The Terra DeFi ecosystem is in its infancy but already has a wide variety of assets: cluster tokens, synths, governance tokens, native stablecoins and of course LUNA itself. With the emergence of asset bridges such as IBC, Axelar and Wormhole the diversity will increase as assets from the broader Cosmos, Ethereum and Solana ecosystems become available to Terra dApps.
To cater for this on Ethereum, different pool types have been developed, each with unique trade-offs that lend themselves to certain market types. However this causes fragmentation, decreasing capital efficiency and necessitating higher-level AMM aggregators.
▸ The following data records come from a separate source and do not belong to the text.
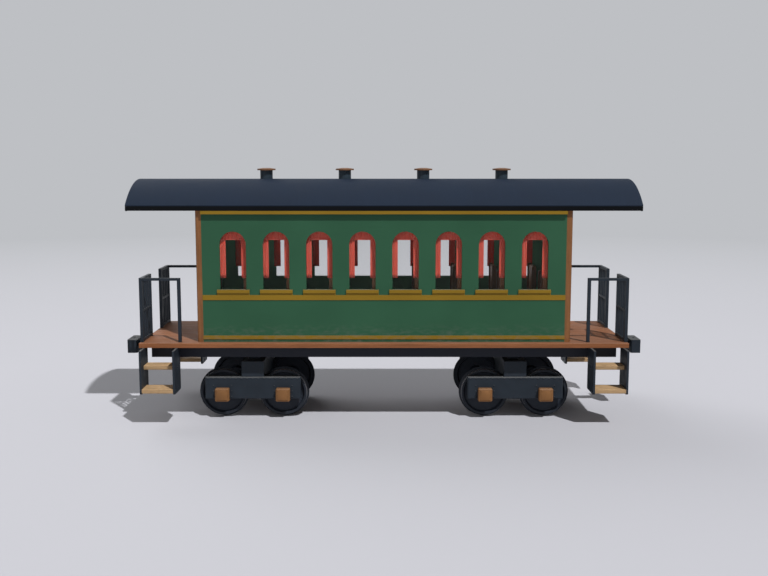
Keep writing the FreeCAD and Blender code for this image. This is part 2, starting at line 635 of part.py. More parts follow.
def window_glass():
    """A pane in each window, midway in the wall."""
    body = new_body("window_glass")
    middle = "(Size.body_width - Size.wall_thickness) / 2"
    face = new_sketch(body, "XZ_Plane", f"-{middle}")
    window_outline(face, "Size.glass_gap")
    pad(body, face, "Size.glass_thickness", both_ways=True)
    row_of(body, "X_Axis", WINDOW_RUN, "Size.window_count")
    mirrored(body, "XZ_Plane")


# ---- roof ----

def roof_outline(sketch, drop, half_width, low):
    """The roof's section from an arc below its skin down to a level edge."""
    radius = f"({ROOF_RADIUS} - {drop})"
    edge = f"{ROOF_CENTRE} + sqrt({radius} ^ 2 - ({half_width}) ^ 2)"
    return (
        (half_width, low),
        (half_width, edge, ROOF_CENTRE),
        (f"-({half_width})", edge),
        (f"-({half_width})", low),
    )


def roof():
    """The barrel roof with its ceiling, rebated at the edge for the boards, and vented."""
    body = new_body("roof")
    half, inset = "Size.roof_width / 2", "Size.roof_width / 2 - Size.edge_board"
    skin = "(Size.eave_top - Size.roof_skin)"
    section = new_sketch(body, "YZ_Plane")
    outline(section, (
        (half, skin),
        (half, "Size.eave_top", ROOF_CENTRE),
        (f"-{half}", "Size.eave_top"),
        (f"-{half}", skin),
        (f"-({inset})", skin),
        (f"-({inset})", "Size.eave_bottom"),
        (f"-{WALL_INSIDE}", "Size.eave_bottom", CEILING_CENTRE),
        (WALL_INSIDE, "Size.eave_bottom"),
        (inset, "Size.eave_bottom"),
        (inset, skin),
    ))
    pad(body, section, "Size.roof_length", both_ways=True)
    rebate = new_sketch(body, "YZ_Plane", "Size.roof_length / 2")
    outline(rebate, roof_outline(rebate, "Size.roof_skin", "Size.roof_width / 2 + 1", "Size.eave_bottom - 1"))
    front = pocket(body, rebate, "Size.edge_board")
    back_rebate = new_sketch(body, "YZ_Plane", "-Size.roof_length / 2")
    outline(back_rebate, roof_outline(back_rebate, "Size.roof_skin",
                                      "Size.roof_width / 2 + 1", "Size.eave_bottom - 1"))
    pocket(body, back_rebate, "Size.edge_board", backwards=True)
    hole = new_sketch(body, "XY_Plane", "Size.roof_crown")
    circle(hole, "-Size.vent_pitch * (Size.vent_count - 1) / 2", "0", "Size.vent_radius + Size.seat_gap")
    opening = pocket(body, hole)
    row_of(body, "X_Axis", "Size.vent_pitch * (Size.vent_count - 1)", "Size.vent_count", [opening])


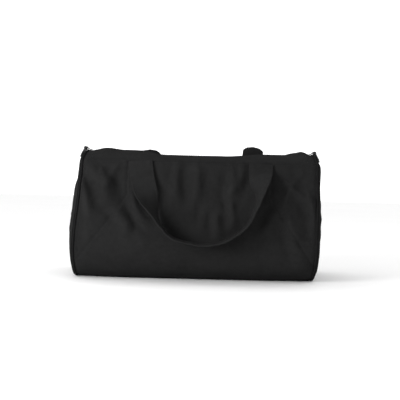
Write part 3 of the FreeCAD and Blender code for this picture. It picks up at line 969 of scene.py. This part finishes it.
def catmull_rom(stations, steps):
    """A smooth line through stations, each a row of numbers."""
    rows = np.asarray(stations, float)
    rows = np.concatenate([[2 * rows[0] - rows[1]], rows, [2 * rows[-1] - rows[-2]]])
    line = []
    for k in range(1, len(rows) - 2):
        before, start, end, after = rows[k - 1 : k + 3]
        linear = end - before
        square = 2 * before - 5 * start + 4 * end - after
        cube = 3 * start - before - 3 * end + after
        for t in np.linspace(0, 1, steps, endpoint=False):
            line.append(start + 0.5 * (linear * t + square * t**2 + cube * t**3))
    line.append(rows[-2])
    return np.array(line)


def strap_section(sides=28):
    """Outline of the folded strap: across it from -1 to 1, and its thickness from -1 to 1."""
    turn = np.arange(sides) * math.tau / sides
    across = np.sign(np.cos(turn)) * np.abs(np.cos(turn)) ** 0.35
    thick = np.sign(np.sin(turn)) * np.abs(np.sin(turn)) ** 0.55
    groove = 1 - 0.32 * np.exp(-(((np.abs(across) - 0.82) / 0.05) ** 2))
    return across, thick * groove


RING_SPACING = 2.6 * MM
STITCH_ROW = 0.82


def strap_line(stations, face):
    """Evenly spaced places along the strap's middle, and how far it's twisted at each.

    The twist is 0 where the strap lies flat on the wall and a quarter turn where it stands
    out from it, with its outer edge forward.
    """
    placed = []
    for x, y, z, twist, gap in stations:
        if y is None:
            standing = STRAP_HALF * math.sin(math.radians(twist))
            y = face * (wall_reach(x * MM, z * MM, face) + gap * MM + standing) / MM
        placed.append((x, y, z, twist))
    line = catmull_rom(placed, 12)
    steps = np.linalg.norm(np.diff(line[:, :3], axis=0), axis=1)
    reach = np.concatenate([[0], np.cumsum(steps)])
    even = np.linspace(0, reach[-1], int(reach[-1] * MM / RING_SPACING))
    line = np.stack([np.interp(even, reach, line[:, k]) for k in range(4)], axis=-1)
    return line[:, :3] * MM, np.radians(line[:, 3])


def strap_rings(stations, face):
    """The strap's cross sections, and for each one its four stitches: place and normal."""
    path, twist = strap_line(stations, face)
    forward = np.gradient(path, axis=0)
    forward /= np.linalg.norm(forward, axis=1)[:, None]
    out = np.array((0.0, face, 0.0))
    across, thick = strap_section()
    rings, sewn = [], []
    wide = None
    for k, (place, ahead, turn) in enumerate(zip(path, forward, twist)):
        inward = np.cross(out, ahead)
        spread = np.linalg.norm(inward)
        # Where the strap turns over it runs along out, and keeps the width it had before.
        if spread > 0.5:
            wanted = math.cos(turn) * inward / spread - math.sin(turn) * out
            wide = -wanted if wide is not None and wide.dot(wanted) < 0 else wanted
        wide = wide - ahead * wide.dot(ahead)
        wide = wide / np.linalg.norm(wide)
        normal = np.cross(ahead, wide)
        distance = k * RING_SPACING
        cup = 0.9 * MM * math.sin(distance / (31 * MM) + face)
        wave = 0.35 * MM * math.sin(distance / (7 * MM))
        wave += 0.25 * MM * math.sin(distance / (3.1 * MM) + 2)
        half_width = STRAP_HALF * (1 + 0.012 * math.sin(distance / (11 * MM)))
        half_thickness = STRAP_THICKNESS / 2 * (1 + 0.12 * math.sin(distance / (5 * MM) + 1))
        # Only the back strap climbs this high: its edges sag where it turns over.
        turning = float(smooth(place[2], 229 * MM, 239 * MM)) * (face > 0)
        half_width *= 1 - 0.04 * turning
        sag = np.array((0, 0, -7 * MM)) * turning

        def at(u, height):
            bend = cup * (u * u - 0.4) + wave * u * u
            return place + wide * half_width * u + normal * (height + bend) + sag * abs(u) ** 2.5

        rings.append([at(u, half_thickness * v) for u, v in zip(across, thick)])
        raised = half_thickness * 0.66 + 0.1 * MM
        four = itertools.product((-STITCH_ROW, STITCH_ROW), (-1, 1))
        sewn.append([(at(u, sign * raised), sign * normal) for u, sign in four])
    return rings, sewn


def strap_piece(name, rings, sewn, replaced, place_piece):
    """One length of strap with its thread; place_piece places both."""
    sides = len(rings[0])
    points = [point for ring in rings for point in ring]
    faces = [(a, d, c, b) for a, b, c, d in grid_faces(len(rings), sides, closed_columns=True)]
    faces.append(tuple(range(sides)))
    faces.append(tuple(range(len(points) - sides, len(points)))[::-1])
    piece = new_piece(name, points, faces, "strap_fabric", None, replaced)
    place_piece(piece)
    points, faces = join_parts([stitches(*zip(*row)) for row in zip(*sewn)])
    place_piece(new_piece(name + "_stitching", points, faces, "strap_fabric", None, material="thread"))


# Millimetres and degrees: x, distance from the middle plane or None to follow the wall,
# height, twist and the gap to the wall.
FRONT_HANDLE = [
    (-106, -112, 213, 0, 0),
    (-105, None, 202, 0, 3),
    (-102, None, 185, 0, 5),
    (-97.5, None, 168, 10, 6.5),
    (-93, None, 153, 30, 6.5),
    (-86, None, 134, 58, 5),
    (-76, None, 115, 80, 4),
    (-65, None, 97, 88, 3),
    (-48, None, 80, 90, 3),
    (-22, None, 71, 90, 3),
    (8, None, 67, 90, 3),
    (32, None, 69, 90, 3),
    (54, None, 77, 90, 3),
    (76, None, 92, 90, 3),
    (91, None, 110, 88, 3),
    (100, None, 131, 86, 4),
    (106, None, 149, 80, 4.5),
    (109, None, 170, 57, 5),
    (109, None, 189, 22, 4.5),
    (110, None, 202, 4, 3),
    (111, -112, 213, 0, 0),
]
BACK_HANDLE = [
    (-102, 112.6, 212, 0, 0),
    (-102, 113.4, 221, 0, 0),
    (-102, 114.2, 231, 0, 0),
    (-102, 116.6, 238.5, 0, 0),
    (-102, 119.6, 234, 0, 0),
    (-101, 121.2, 222, 0, 0),
    (-98, 124.0, 205, 6, 0),
    (-92, None, 180, 22, 5),
    (-83, None, 150, 52, 5),
    (-70, None, 122, 76, 4),
    (-48, None, 99, 88, 3),
    (-18, None, 88, 90, 3),
    (18, None, 88, 90, 3),
    (48, None, 99, 88, 3),
    (70, None, 122, 76, 4),
    (84, None, 150, 52, 5),
    (95, None, 180, 22, 5),
    (103, 124.0, 205, 6, 0),
    (106, 121.2, 226, 0, 0),
    (107, 120.2, 241, 0, 0),
    (107.5, 116.6, 248, 0, 0),
    (107.5, 113.5, 240, 0, 0),
    (107.5, 113.2, 225, 0, 0),
    (107.5, 112.6, 212, 0, 0),
]


def make_front_handle():
    """The front strap and its thread, on the front wall."""
    rings, sewn = strap_rings(FRONT_HANDLE, -1)

    def hinged(piece):
        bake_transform(piece)

    strap_piece("handle_front_strap", rings, sewn, ("handle_front",), hinged)


def make_back_handle():
    """Its sewn ends stand above the top seam, and the strap turns over them and hangs down."""
    rings, sewn = strap_rings(BACK_HANDLE, 1)
    heights = [np.mean(ring, axis=0)[2] for ring in rings]
    middle = len(rings) // 2
    left = int(np.argmax(heights[:middle]))
    right = middle + int(np.argmax(heights[middle:]))

    def hinged(piece):
        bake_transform(piece)

    def fixed(piece):
        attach(piece, "bag")

    lengths = (
        ("handle_back_strap", slice(left, right + 1), "handle_back", hinged),
        ("handle_back_end_left", slice(left + 1), "handle_back_ends", fixed),
        ("handle_back_end_right", slice(right, None), "handle_back_ends", fixed),
    )
    for name, part, node, place_piece in lengths:
        strap_piece(name, rings[part], sewn[part], (node,), place_piece)


# ---------------- D-ring tabs

TAB_WIDTH = 20 * MM
TAB_THICKNESS = 1.3 * MM
RING_BAR = np.array((218 * MM, 236.5 * MM))
LOOP_RADIUS = 2.75 * MM


def make_tab(side):
    """A folded loop of webbing round the ring's bar, sewn down behind it."""
    word = WORDS[side][1]
    lower = [(206.5 * MM, 231.6 * MM), (210 * MM, 231.9 * MM), (213.5 * MM, 232.8 * MM)]
    turn = np.radians(np.linspace(-125, 115, 15))
    around = list(RING_BAR + LOOP_RADIUS * np.stack([np.cos(turn), np.sin(turn)], axis=-1))
    upper = [(213 * MM, 235.3 * MM), (210 * MM, 234.1 * MM), (206.5 * MM, 233.3 * MM)]
    path = lower + around + upper
    columns = 13
    points = []
    for index, (x, z) in enumerate(path):
        for k in range(columns):
            y = (k / (columns - 1) - 0.5) * TAB_WIDTH
            points.append((side * x, y, z + 0.12 * MM * math.sin(index * 1.1 + k)))
    faces = [face[::side] for face in grid_faces(len(path), columns)]
    piece = new_piece(f"d_ring_tab_{word}_webbing", points, faces, "webbing", body=None)
    thicken(piece, TAB_THICKNESS, offset=0)
    finish_piece(piece, "webbing", "bag", (f"d_ring_tab_{word}",))


# ---------------- carried-over metal


def paint_metal():
    """Enamel for the metal that is shown as the CAD made it."""
    for name in ("zip_slider", "zip_puller", "d_ring_left", "d_ring_right"):
        metal = "zip_metal" if name.startswith("zip") else "ring_metal"
        for slot in bpy.data.objects[name].material_slots:
            slot.material = MATERIALS[metal]


# ---------------- build

for each_face in (-1, 1):
    make_walls(each_face)
    wall_stitches(each_face)
make_bottom()
for each_side in (-1, 1):
    make_end(each_side)
    make_piping(each_side)
    make_binding(each_side)
    make_zip_end(each_side)
    make_tab(each_side)
    for each_face in (-1, 1):
        make_flap(each_face, each_side)
        make_zip_tape(each_face, each_side)
        make_coil(each_face, each_side)
make_front_handle()
make_back_handle()
paint_metal()


# ---------------- floor, light and camera


FLOOR_HALF = 6


def make_floor():
    """A floor far larger than the view."""
    points = [(x * FLOOR_HALF, y * FLOOR_HALF, 0) for x, y in ((-1, -1), (1, -1), (1, 1), (-1, 1))]
    mesh = bpy.data.meshes.new("floor")
    mesh.from_pydata(points, [], [(0, 1, 2, 3)])
    mesh.materials.append(MATERIALS["floor"])
    place_object("floor", mesh)


def area_light(name, place, aim, size, power):
    """A square soft light that points at aim."""
    light = bpy.data.lights.new(name, "AREA")
    light.shape = "RECTANGLE"
    light.size = size
    light.size_y = size
    light.energy = power
    lamp = place_object(name, light)
    lamp.location = place
    direction = Vector(aim) - Vector(place)
    lamp.rotation_euler = direction.to_track_quat("-Z", "Y").to_euler()


def make_lights():
    """A pale studio all round, two low lights from the left and a weak one from the right."""
    world = bpy.data.worlds.new("studio")
    world.use_nodes = True
    tree = world.node_tree
    coordinates = tree.nodes.new("ShaderNodeTexCoord")
    split = tree.nodes.new("ShaderNodeSeparateXYZ")
    tree.links.new(coordinates.outputs["Generated"], split.inputs[0])
    ramp = tree.nodes.new("ShaderNodeMapRange")
    # Darker behind the camera than behind the bag.
    for socket, value in (("From Min", -0.5), ("From Max", 0.5), ("To Min", 0.4), ("To Max", 1.5)):
        ramp.inputs[socket].default_value = value
    tree.links.new(split.outputs[1], ramp.inputs["Value"])
    tree.links.new(ramp.outputs[0], tree.nodes["Background"].inputs["Color"])
    bpy.context.scene.world = world
    area_light("key", (-1.5, -1.4, 0.7), (0, 0, 0.12), 0.8, 34)
    area_light("low", (-0.8, -1.4, 0.12), (-0.1, 0, 0.04), 0.5, 7)
    area_light("fill", (1.8, -1.6, 1.2), (0, 0, 0.12), 1.5, 4)


CAMERA_AIM = Vector((2 * MM, 0, 142 * MM))
CAMERA_TO_FRONT = 1.683
CAMERA_ELEVATION = math.radians(1.5)
CAMERA_ROLL = math.radians(1.4)


def make_camera():
    """Almost level with the bag's middle, and rolled a little."""
    data = bpy.data.cameras.new("camera")
    data.lens = 85
    data.sensor_width = 36
    camera = place_object("camera", data)
    distance = CAMERA_TO_FRONT - FRONT[0].y
    back, up = distance * math.cos(CAMERA_ELEVATION), distance * math.sin(CAMERA_ELEVATION)
    camera.location = CAMERA_AIM + Vector((0, -back, up))
    look = (CAMERA_AIM - camera.location).to_track_quat("-Z", "Y").to_matrix().to_4x4()
    roll = Matrix.Rotation(CAMERA_ROLL, 4, "Z")
    camera.matrix_world = Matrix.Translation(camera.location) @ look @ roll
    bpy.context.scene.camera = camera


make_floor()
make_lights()
make_camera()
bpy.context.scene.view_settings.view_transform = "Standard"
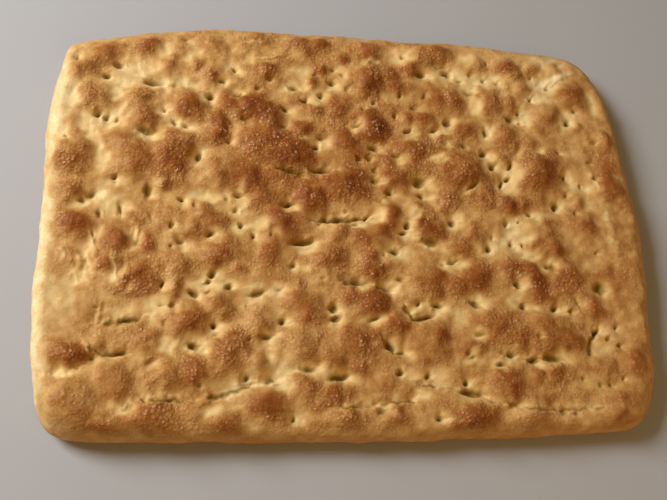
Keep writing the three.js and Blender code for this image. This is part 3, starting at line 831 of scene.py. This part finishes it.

Astroport empowers users to choose different pool types within a single AMM system. We believe this will enable Astroport to become the liquidity hub for the Terra DeFi ecosystem, with the built-in flexibility necessary to support all the asset types of Terra. It has permissionless asset listing, is community-governed and will launch with a non-exclusive, customized web interface we believe will provide best-in-class UI.
Pool Types
Each pool within an AMM system may use a different algorithm for determining token prices based on the ratio of the two tokens in the pool — thus, we refer to these different algorithms as determining different ‘pool types’. As DEXes have matured, many new AMM algorithms have emerged, each with its own set of tradeoffs. Different ‘token markets’ have different properties and characteristics; therefore, different pool types can be more or less appropriate for a particular token market. Choosing the appropriate pool type for a given token market can increase efficiency for both traders and LPs. Some factors that may affect pool type choice for a target token market include:
Pair correlation: How the fair market prices of the two target tokens tend to move relative to one another
Pair volatility: The magnitude and frequency of fair market price fluctuations in the two target tokens
Market locality: Whether there are similar token markets to the target token market, and their sizes relative to the target token market
Market maturity: How well-understood are the values of the two target tokens
Lifecycle stage: Whether the target tokens are are pre- or post-liquidity
Astroport allows for the following pool types, which enable Astroport to accommodate a wide variety of token markets:
Constant Product pools
Stableswap Invariant pools
Liquidity Bootstrapping (LBP) pools
In addition, Astroport has a flexible architecture that allows builders to create new pool types that fit seamlessly within Astroport, with minimal changes to core protocol code.
Constant Product Pools
Constant product pools were pioneered by Bancor[2] and Uniswap[3], and have become popular among decentralised exchanges due to their simplicity and versatility. They are straightforward to create, easy to incentivise, and require minimal active management. Despite their simplicity, constant product pools have proven they can achieve pricing that is competitive with centralised exchanges.
Constant product pools do have disadvantages. LPs are exposed to price risk in the form of impermanent loss[4]; thus, LPs must either receive sufficient fees or other incentives for liquidity-providing activities to be profitable. Additionally, most of the liquidity in constant product pools is not used to facilitate trades under normal conditions[5]. This capital inefficiency leads to relatively high slippage (i.e., difference between expected price and executed price) compared with other pool types.
Still, these pools are a good choice for pairs with high volatility (e.g. mBTC-UST), as they facilitate trading at all possible prices, even during large, sudden market moves. They are also well suited for primary markets, where traders are more likely to speculate and act on external information despite high slippage.